Contrast this with today, when upon reaching 18, the person who would have gone into manual work now finds the mills and mines standing empty, the council houses sold off. Even modern unskilled work, available mostly in the service sector, is now overwhelmingly organized on short-term, minimum-wage contracts. This can be attractive to seasonal migrants from abroad who are prepared to live in substandard accommodation in order to take a few pounds back home with them, but such low-paid work is often not even a sensible option for their British counterparts because they can receive comparable incomes from benefits – an effect Harriet Sergeant’s research particularly highlighted..

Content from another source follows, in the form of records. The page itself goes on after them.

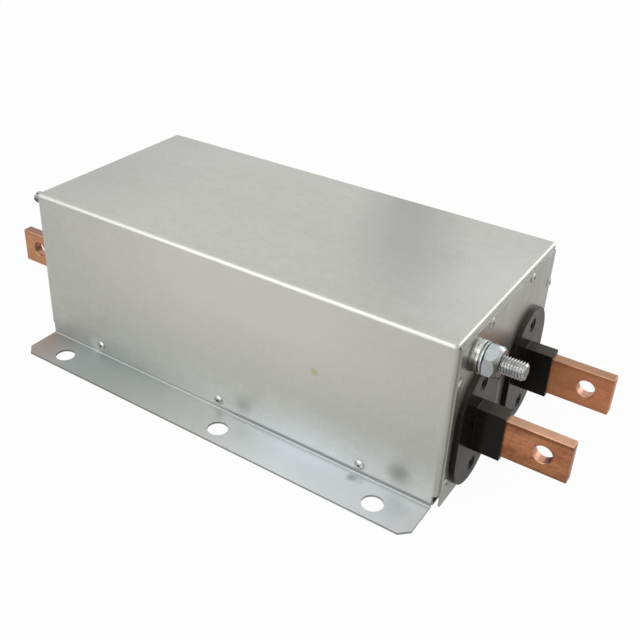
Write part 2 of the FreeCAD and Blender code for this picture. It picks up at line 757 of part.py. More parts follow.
def insulator_screws():
    """Countersunk socket screws that hold the insulators."""
    master = new_body("insulator_screw")
    profile = Sketch(master, "XZ_Plane")
    shank = screw_size / 2
    profile.outline([
        (0, -screw_length),
        (shank - 0.5, -screw_length),
        (shank, -screw_length + 0.5),
        (shank, -screw_cone),
        (screw_head / 2, 0),
        (0, 0),
    ])
    turn(master, profile)
    socket = Sketch(master, "XY_Plane")
    socket.hexagon(0, 0, screw_socket)
    cut(master, socket, screw_socket_depth)
    return copies("insulator_screws", master, screw_places(flange_face))


def screw_places(x):
    places = []
    for end, sign in ENDS.items():
        for side in POLES.values():
            for step in (-1, 1):
                z = pole_height + plate_screw_rise * step
                places.append((x * sign, half_pitch * side, z, HEAD_TO[end]))
    return places


def hexagon_nut(label, across, height, bore, rim=None, slope=30):
    """A nut that lies on its seat at Z = 0, with its outer face bevelled down from the rim."""
    master = new_body(label)
    outline = Sketch(master, "XY_Plane")
    outline.hexagon(0, 0, across)
    pad(master, outline, height)
    bevel = Sketch(master, "XZ_Plane")
    corner = across / math.sqrt(3)
    face = (across if rim is None else rim) / 2
    drop = (corner - face) * math.tan(math.radians(slope))
    bevel.outline([
        (face, height),
        (corner + 0.01, height - drop),
        (corner + 1, height - drop),
        (corner + 1, height + 0.5),
        (face, height + 0.5),
    ])
    groove = master.newObject("PartDesign::Groove", label + "_bevel")
    groove.Profile = bevel.feature
    groove.ReferenceAxis = (bevel.feature, ["V_Axis"])
    groove.Angle = 360
    hole = Sketch(master, "XY_Plane")
    hole.circle(0, 0, bore)
    cut_through(master, hole)
    return master


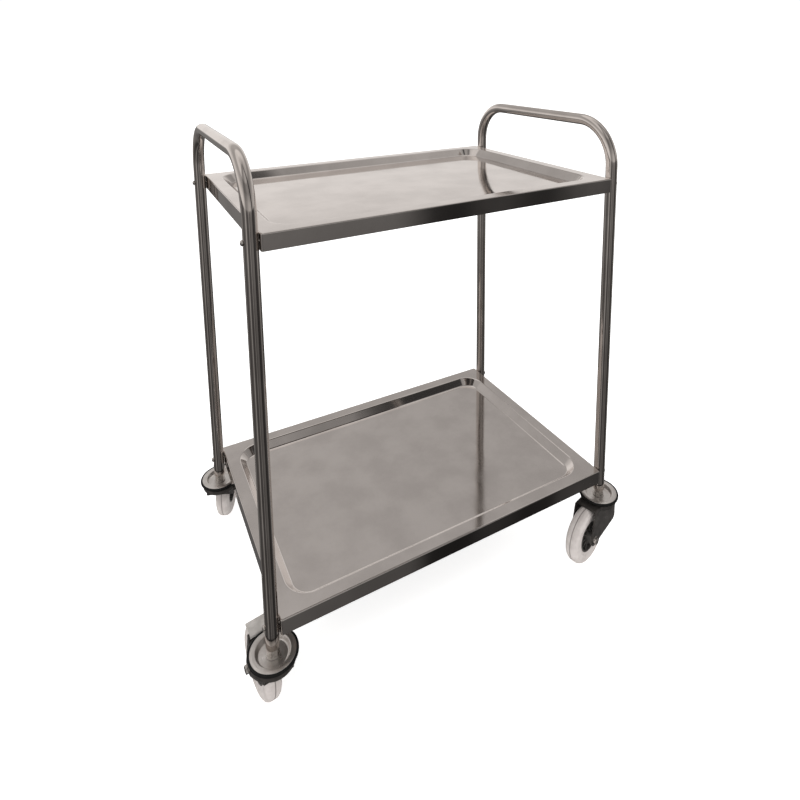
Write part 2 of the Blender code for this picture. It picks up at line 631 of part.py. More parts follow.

For those who go to university, all change as well. Now, they have to pay the state for the privilege of studying there ,leaving them with average debts of over £20,000 by the time they graduate (projected to rise to over £40,000 after the tuition fee increases in 2012). Entering the job market, they find that many professional occupations now require them to undergo an uninspiring grind of unsalaried internships for up to two years,– which only the offspring of the wealthy can afford to undertake.
The fallout
Society should be wary of the consequences of this. Harriet Sergeant is not alone among commentators in arguing that the recent riots were partly the product of having a generation of young people who do not feel they have any responsibilities towards the areas they inhabit:, a childish aggression erupted because society has not allowed them to progress towards adulthood.
The problem is that in modern Britain, we still expect people to take on the responsibilities of adulthood – restraint, discipline, reliability, hard-work, honesty etc. – while making it harder for them to enjoy its privileges: the opportunity to earn a living, home-ownership and stable relationships. We can already see this is unfair; now the question to ask is whether such an arrangement can be sustained in the face of mounting unrest.